Headed by Chief Justice of Pa­­kistan (CJP) Qazi Faez Isa, the bench included justices Minallah, Mansoor Ali Shah, Jamal Khan Mando­khail, Musarrat Hilali and Naeem Akhtar Afghan. The proceedings were streamed live on the SC’s website and its YouTube channel. In late March, it emerged that six IHC judges — out of a total strength of eight — wrote a startling letter to the Supreme Judicial Council (SJC) members, regarding attempts to pressure judges through the abduction and torture of their relatives as well as secret surveillance inside their homes.

The letter was signed by judges Mohsin Akhtar Kayani, Tariq Mehmood Jahangiri, Babar Sattar, Sardar Ejaz Ishaq Khan, Arbab Muhammad Tahir and Saman Rafat Imtiaz.

A day later, calls had emerged from various quarters for a probe into the investigation, amid which CJP Isa summoned a full court meeting of the SC judges.

In a meeting, Prime Minister Shehbaz Sharif and CJP Isa had decided to form an inquiry commission, which was later approved by the federal cabinet. However, ex-CJP Tassaduq Hussain Jillani — tasked to head the one-man inquiry commission — recused himself from the role, urging Justice Isa to “resolve the issues raised in the letter at the institutional level”. At the same time, the top court took suo motu notice of the matter.

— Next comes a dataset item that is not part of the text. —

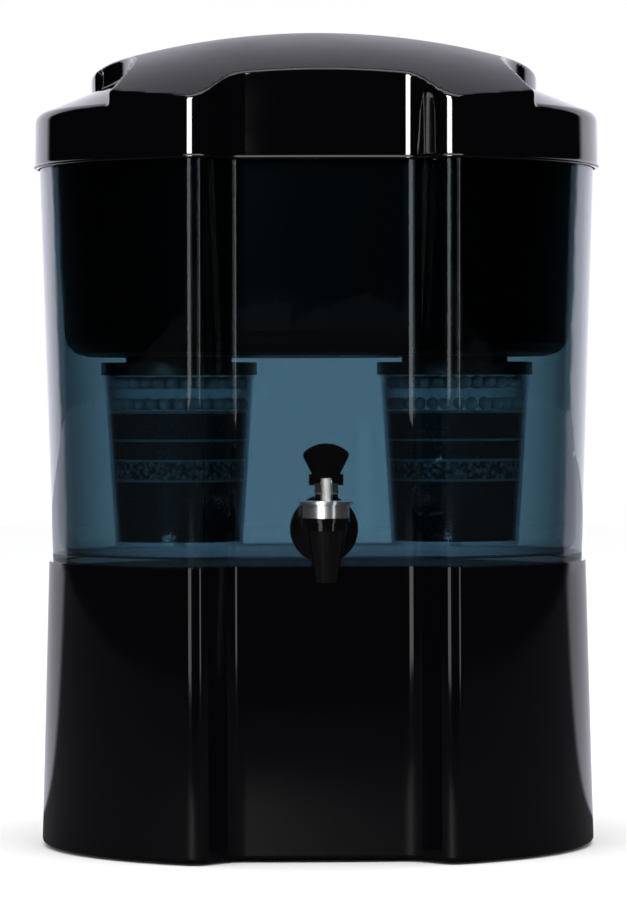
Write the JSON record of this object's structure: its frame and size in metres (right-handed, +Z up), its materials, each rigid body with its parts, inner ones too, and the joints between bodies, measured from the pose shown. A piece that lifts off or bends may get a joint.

Justice Yahya Afridi, who was among the seven-member bench that presided over the last hearing, had recused himself from the case. At the previous hearing, CJP Isa had asserted that “any attack” on the judiciary’s independence would not be tolerated while hinting at forming a full court to hear the case.

Besides the suo motu, the SC has also taken up more than 10 petitions and applications seeking its intervention, which were filed by various bar associations and had been clubbed together.

Today, Attorney General of Pakistan (AGP) Mansoor Usman Awan appeared before the apex court.

The apex court ordered the petitioners — the bar councils and associations — to submit a response by the next hearing on May 7, adding that it would be appropriate if it was unanimous.

It also said that the federal government could submit its response or proposals through the AGP if it wanted to do so. CJP Isa said that if the allegations “refer to any [intelligence] agency, the said agency should respond” through the AGP.